Khan deliberately pits an extremely earnest Patil against the ferociously corrupt Nograj. Patil’s threat to Nograj’s plan for world dominance (Nograj dreams of becoming the president of United States of America) isn’t unfounded. What keeps Nograj on track though is the timely assistance from Manjunath (Vijay Chendoor) an even more earnest assistant, who never lets him forget his childhood ambition of becoming a money-making politician.

Nograj’s accomplices on the radio pranks – Manjunath and Lavanya (Sumukhi Suresh) – brilliantly come alive in the film.

Humble Politician Nograj.

Danish Sait makes sure Nograj is as exaggerated as he can be. He unleashes him on a range of issues – from the garbage crisis in Bengaluru to problems of open manholes and parking violations. The shady Nograj eyes a money-making scam everywhere.

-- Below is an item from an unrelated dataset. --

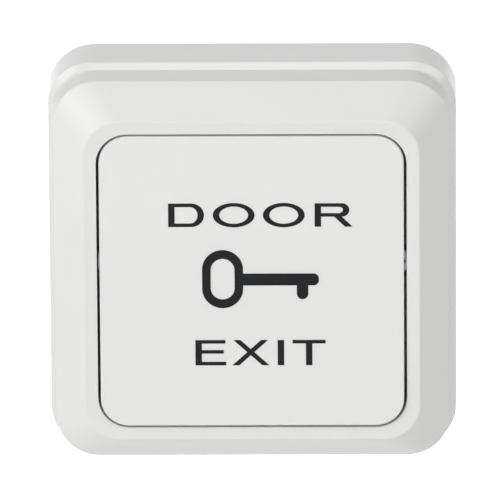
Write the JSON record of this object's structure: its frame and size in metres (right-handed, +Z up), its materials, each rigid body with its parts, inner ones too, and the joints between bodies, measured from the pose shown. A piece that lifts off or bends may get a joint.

The parody has some trouble starting off, but slips into a smooth rhythm soon enough. Could the banter have been more daring? Sure. Barring a few sequences – such as the one in which Nograj blames a parking scam on Pakistan – it does appear that Nograj is holding back a little.

Yet, the movie retains its raillery till the end. Parts of the film are reminiscent of MS Sathyu’s masterful Chitegu Chinte, particularly the parts involving the One Big Party steered by a party supremo from his deathbed.

The film is dominated by Danish Sait, whose skills as a shapeshifter have finally reached their pinnacle on the screen.